▶ _What to produce_: Go through the listing and copy every line word for word.

▶ _Material_:
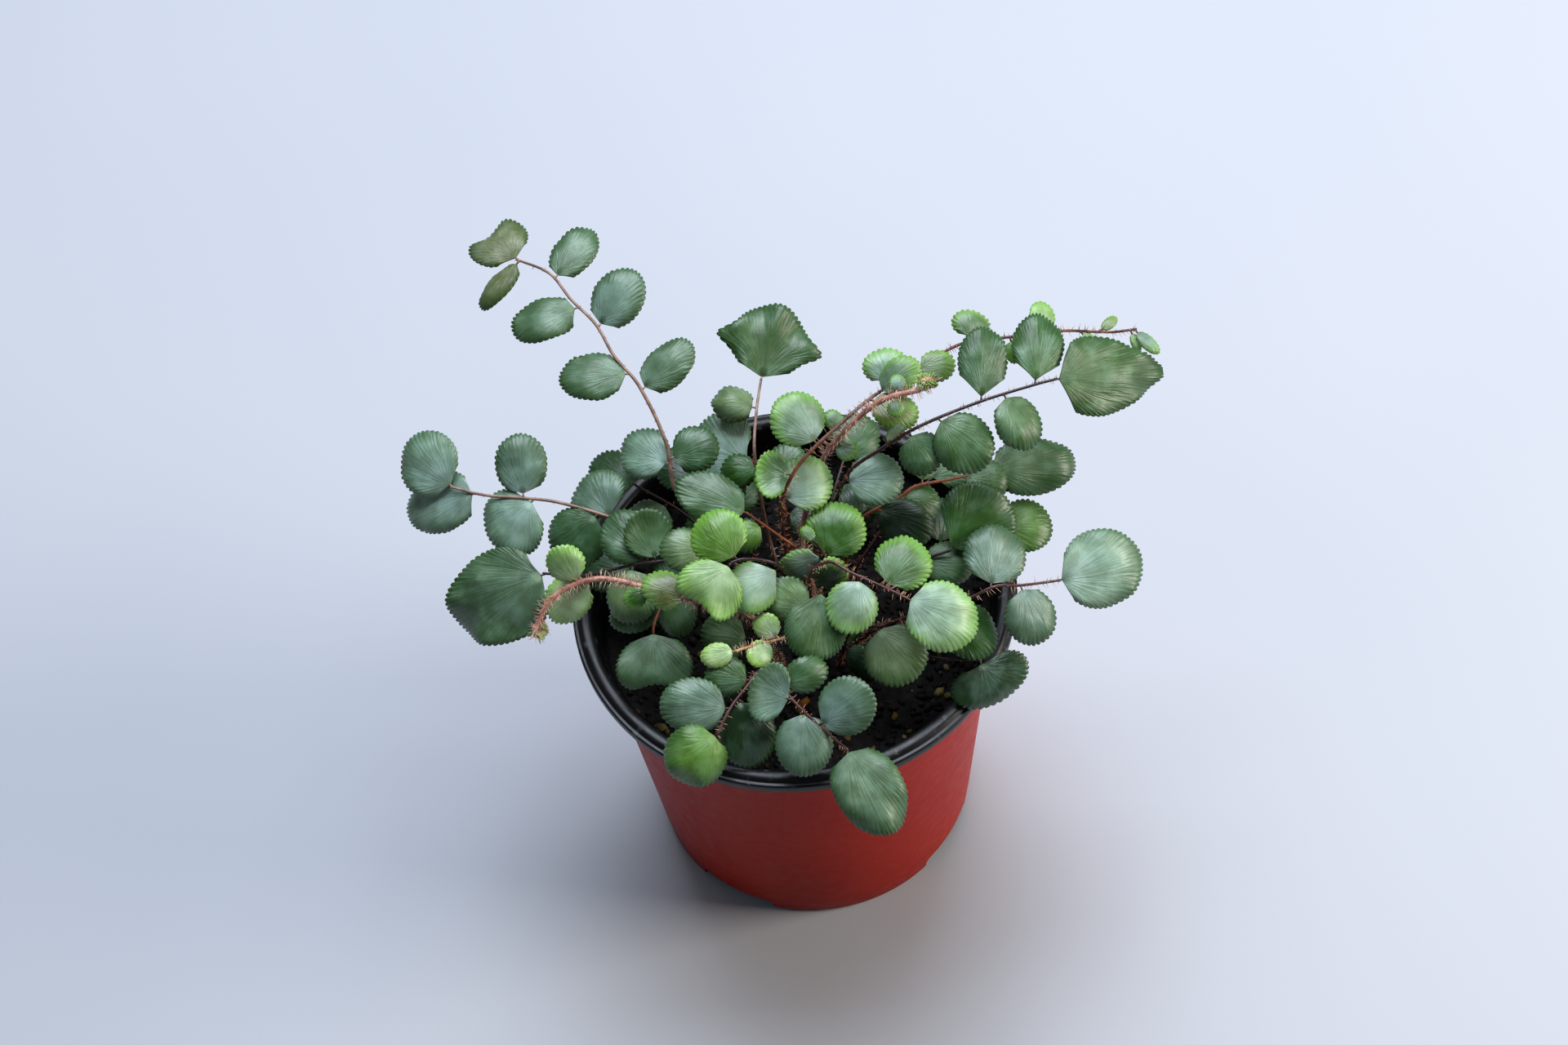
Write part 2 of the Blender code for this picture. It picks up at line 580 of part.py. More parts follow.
def bends():
    """Ways to bend a leaflet clear, the least first: swing, nod and roll in degrees, and a size."""
    ways = []
    for size in (1.0, 0.93, 0.86, 0.78):
        for swing in (0, -8, 8, -16, 16, -24, 24):
            for nod in (0, -9, 9, -18, 18, -27, 27, -38, 38):
                for roll in (0, -10, 10, -20, 20, -32, 32):
                    effort = (1 - size) * 160 + abs(swing) + 0.6 * abs(nod) + 0.5 * abs(roll)
                    ways.append((effort, swing, nod, roll, size))
    return [way[1:] for way in sorted(ways, key=lambda way: way[0])]


def guard_ring():
    """A tree of a thick ring round the pot's lip and wall that no leaflet may enter."""
    over, under = POT_HEIGHT + 0.4, POT_HEIGHT - SKIRT_DROP - 0.6
    inner, outer = outer_radius(SOIL_TOP) - WALL - 0.6, RIM_RADIUS + 0.5
    profile = [(inner, SOIL_TOP - 6), (inner, over), (outer, over), (outer, under),
               (outer_radius(under) + 1.6, under), (outer_radius(WALL_MIDDLE) + 1.0, WALL_MIDDLE),
               (inner - 3, WALL_MIDDLE)]
    bm = bmesh.new()
    points = [bm.verts.new((radius, 0.0, height)) for radius, height in profile]
    edges = [bm.edges.new(pair) for pair in zip(points, points[1:] + points[:1])]
    bmesh.ops.spin(
        bm, geom=points + edges, cent=(0, 0, 0), axis=(0, 0, 1), angle=math.tau, steps=64, use_merge=True
    )
    return search_tree(bm)[0]


def wanted_leaflets(lines):
    """Every leaflet as its frond's row states it, with a small seeded tilt, the highest first."""
    found = []
    for name, (_, _, rows) in FRONDS.items():
        line = lines[name]
        for number, (place, swing, length, width, *rest) in enumerate(rows):
            form = rest[0] if rest else "round"
            nod, roll = rest[1:] if len(rest) > 1 else (0, 0)
            draw = random.Random(f"{SEED} {name} {number}")
            nod += draw.uniform(-NOD_SPREAD, NOD_SPREAD)
            roll += draw.uniform(-ROLL_SPREAD, ROLL_SPREAD)
            phase = draw.uniform(0, math.tau)
            index = min(round(place * (len(line) - 1)), len(line) - 1 - TIP_OVERRUN)
            tangent = line[min(index + 6, len(line) - 1)] - line[max(index - 6, 0)]
            found.append(Leaflet(name, line[index], tangent, swing, length, width, form, nod, roll, phase))
    return sorted(found, key=lambda leaflet: -leaflet.base.z)


def is_clear(leaflet, near, ribs, ring):
    """Whether a leaflet keeps off the soil, the pot, the other midribs and the leaflets near it."""
    frame = leaflet_frame(leaflet)
    tree, points = search_tree(leaflet_bmesh(leaflet, CLEARANCE), frame)
    if min(point.z for point in points) < SOIL_TOP + 1.0 or tree.overlap(ring):
        return False
    if any(name != leaflet.frond and tree.overlap(rib) for name, rib in ribs.items()):
        return False
    if any(other.leaflet.frond != leaflet.frond and tree.overlap(other.tree) for other in near):
        return False
    blade, _ = search_tree(leaflet_bmesh(leaflet, 0.1, PETIOLE_LENGTH), frame)
    return not any(other.leaflet.frond == leaflet.frond and blade.overlap(other.tree) for other in near)


def lay_out(lines):
    """Places every leaflet, from the highest down, each bent clear of those already placed."""
    ribs = {name: search_tree(make_midrib(name, line))[0] for name, line in lines.items()}
    ring = guard_ring()
    ways = bends()
    placed = []
    for leaflet in wanted_leaflets(lines):
        reach = leaflet.length * 1.2 + 3
        near = [other for other in placed if (other.centre - leaflet.base).length < other.reach + reach]
        for swing, nod, roll, size in ways:
            bent = leaflet._replace(
                swing=leaflet.swing + swing,
                nod=leaflet.nod + nod,
                roll=leaflet.roll + roll,
                length=leaflet.length * size,
                width=leaflet.width * size,
            )
            if is_clear(bent, near, ribs, ring):
                break
        else:
            raise RuntimeError(f"no room for a leaflet of {leaflet.frond}")
        tree, points = search_tree(leaflet_bmesh(bent), leaflet_frame(bent))
        centre = sum(points, Vector()) / len(points)
        placed.append(Placed(bent, tree, centre, max((point - centre).length for point in points)))
    return [place.leaflet for place in placed]


def make_frond(name, line, leaflets):
    """One frond: its midrib with every leaflet joined on."""
    frond = add_object(name, make_midrib(name, line))
    blades = new_collection(name + " blades")
    for leaflet in leaflets:
        if leaflet.frond == name:
            bm = leaflet_bmesh(leaflet)
            bmesh.ops.transform(bm, matrix=leaflet_frame(leaflet), verts=bm.verts)
            add_object("blade", bm, blades)
    boolean(frond, "UNION", blades, "MANIFOLD")
    frond.data.materials.clear()
    frond.data.materials.append(material(name + " leaf", LEAF_COLOURS[FRONDS[name][0]], 0.5))
    frond.data.shade_smooth()
    frond.data.set_sharp_from_angle(angle=math.radians(50))


def main():
    for old in list(bpy.data.objects):
        bpy.data.objects.remove(old)
    make_pot()
    make_soil()
    lines = {name: midrib_line(name) for name in FRONDS}
    leaflets = lay_out(lines)
    for name in FRONDS:
        make_frond(name, lines[name], leaflets)


main()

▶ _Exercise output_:
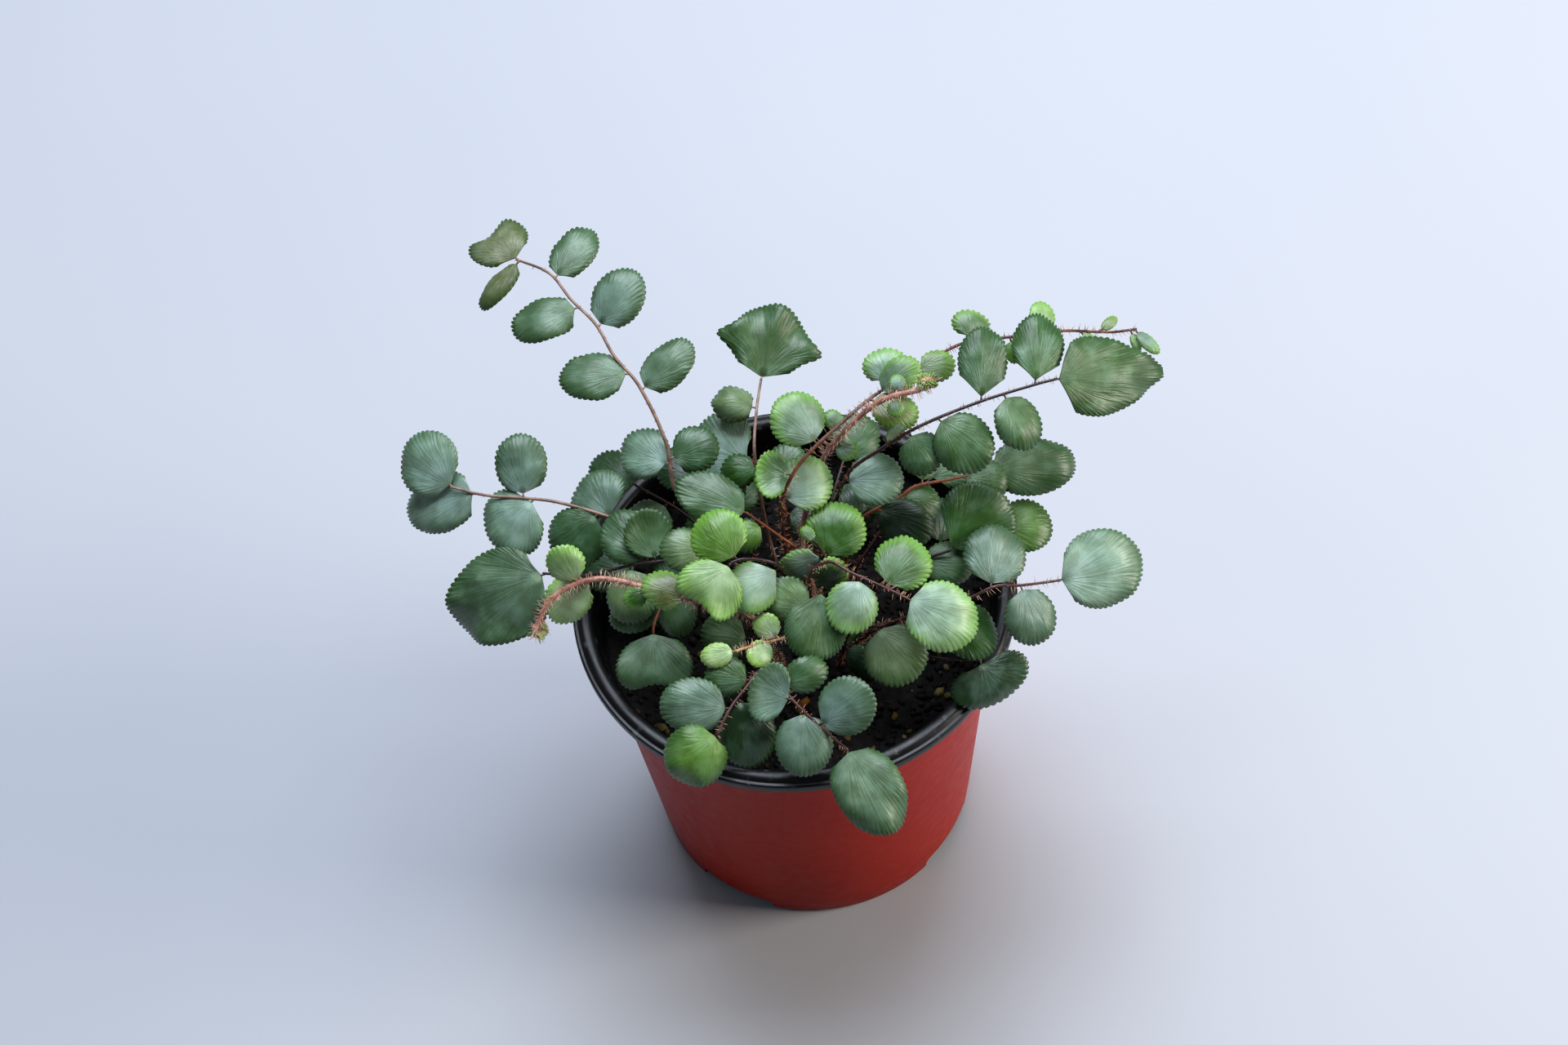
Write part 2 of the Blender code for this picture. It picks up at line 580 of part.py. More parts follow.
def bends():
    """Ways to bend a leaflet clear, the least first: swing, nod and roll in degrees, and a size."""
    ways = []
    for size in (1.0, 0.93, 0.86, 0.78):
        for swing in (0, -8, 8, -16, 16, -24, 24):
            for nod in (0, -9, 9, -18, 18, -27, 27, -38, 38):
                for roll in (0, -10, 10, -20, 20, -32, 32):
                    effort = (1 - size) * 160 + abs(swing) + 0.6 * abs(nod) + 0.5 * abs(roll)
                    ways.append((effort, swing, nod, roll, size))
    return [way[1:] for way in sorted(ways, key=lambda way: way[0])]


def guard_ring():
    """A tree of a thick ring round the pot's lip and wall that no leaflet may enter."""
    over, under = POT_HEIGHT + 0.4, POT_HEIGHT - SKIRT_DROP - 0.6
    inner, outer = outer_radius(SOIL_TOP) - WALL - 0.6, RIM_RADIUS + 0.5
    profile = [(inner, SOIL_TOP - 6), (inner, over), (outer, over), (outer, under),
               (outer_radius(under) + 1.6, under), (outer_radius(WALL_MIDDLE) + 1.0, WALL_MIDDLE),
               (inner - 3, WALL_MIDDLE)]
    bm = bmesh.new()
    points = [bm.verts.new((radius, 0.0, height)) for radius, height in profile]
    edges = [bm.edges.new(pair) for pair in zip(points, points[1:] + points[:1])]
    bmesh.ops.spin(
        bm, geom=points + edges, cent=(0, 0, 0), axis=(0, 0, 1), angle=math.tau, steps=64, use_merge=True
    )
    return search_tree(bm)[0]


def wanted_leaflets(lines):
    """Every leaflet as its frond's row states it, with a small seeded tilt, the highest first."""
    found = []
    for name, (_, _, rows) in FRONDS.items():
        line = lines[name]
        for number, (place, swing, length, width, *rest) in enumerate(rows):
            form = rest[0] if rest else "round"
            nod, roll = rest[1:] if len(rest) > 1 else (0, 0)
            draw = random.Random(f"{SEED} {name} {number}")
            nod += draw.uniform(-NOD_SPREAD, NOD_SPREAD)
            roll += draw.uniform(-ROLL_SPREAD, ROLL_SPREAD)
            phase = draw.uniform(0, math.tau)
            index = min(round(place * (len(line) - 1)), len(line) - 1 - TIP_OVERRUN)
            tangent = line[min(index + 6, len(line) - 1)] - line[max(index - 6, 0)]
            found.append(Leaflet(name, line[index], tangent, swing, length, width, form, nod, roll, phase))
    return sorted(found, key=lambda leaflet: -leaflet.base.z)


def is_clear(leaflet, near, ribs, ring):
    """Whether a leaflet keeps off the soil, the pot, the other midribs and the leaflets near it."""
    frame = leaflet_frame(leaflet)
    tree, points = search_tree(leaflet_bmesh(leaflet, CLEARANCE), frame)
    if min(point.z for point in points) < SOIL_TOP + 1.0 or tree.overlap(ring):
        return False
    if any(name != leaflet.frond and tree.overlap(rib) for name, rib in ribs.items()):
        return False
    if any(other.leaflet.frond != leaflet.frond and tree.overlap(other.tree) for other in near):
        return False
    blade, _ = search_tree(leaflet_bmesh(leaflet, 0.1, PETIOLE_LENGTH), frame)
    return not any(other.leaflet.frond == leaflet.frond and blade.overlap(other.tree) for other in near)


def lay_out(lines):
    """Places every leaflet, from the highest down, each bent clear of those already placed."""
    ribs = {name: search_tree(make_midrib(name, line))[0] for name, line in lines.items()}
    ring = guard_ring()
    ways = bends()
    placed = []
    for leaflet in wanted_leaflets(lines):
        reach = leaflet.length * 1.2 + 3
        near = [other for other in placed if (other.centre - leaflet.base).length < other.reach + reach]
        for swing, nod, roll, size in ways:
            bent = leaflet._replace(
                swing=leaflet.swing + swing,
                nod=leaflet.nod + nod,
                roll=leaflet.roll + roll,
                length=leaflet.length * size,
                width=leaflet.width * size,
            )
            if is_clear(bent, near, ribs, ring):
                break
        else:
            raise RuntimeError(f"no room for a leaflet of {leaflet.frond}")
        tree, points = search_tree(leaflet_bmesh(bent), leaflet_frame(bent))
        centre = sum(points, Vector()) / len(points)
        placed.append(Placed(bent, tree, centre, max((point - centre).length for point in points)))
    return [place.leaflet for place in placed]


def make_frond(name, line, leaflets):
    """One frond: its midrib with every leaflet joined on."""
    frond = add_object(name, make_midrib(name, line))
    blades = new_collection(name + " blades")
    for leaflet in leaflets:
        if leaflet.frond == name:
            bm = leaflet_bmesh(leaflet)
            bmesh.ops.transform(bm, matrix=leaflet_frame(leaflet), verts=bm.verts)
            add_object("blade", bm, blades)
    boolean(frond, "UNION", blades, "MANIFOLD")
    frond.data.materials.clear()
    frond.data.materials.append(material(name + " leaf", LEAF_COLOURS[FRONDS[name][0]], 0.5))
    frond.data.shade_smooth()
    frond.data.set_sharp_from_angle(angle=math.radians(50))


def main():
    for old in list(bpy.data.objects):
        bpy.data.objects.remove(old)
    make_pot()
    make_soil()
    lines = {name: midrib_line(name) for name in FRONDS}
    leaflets = lay_out(lines)
    for name in FRONDS:
        make_frond(name, lines[name], leaflets)


main()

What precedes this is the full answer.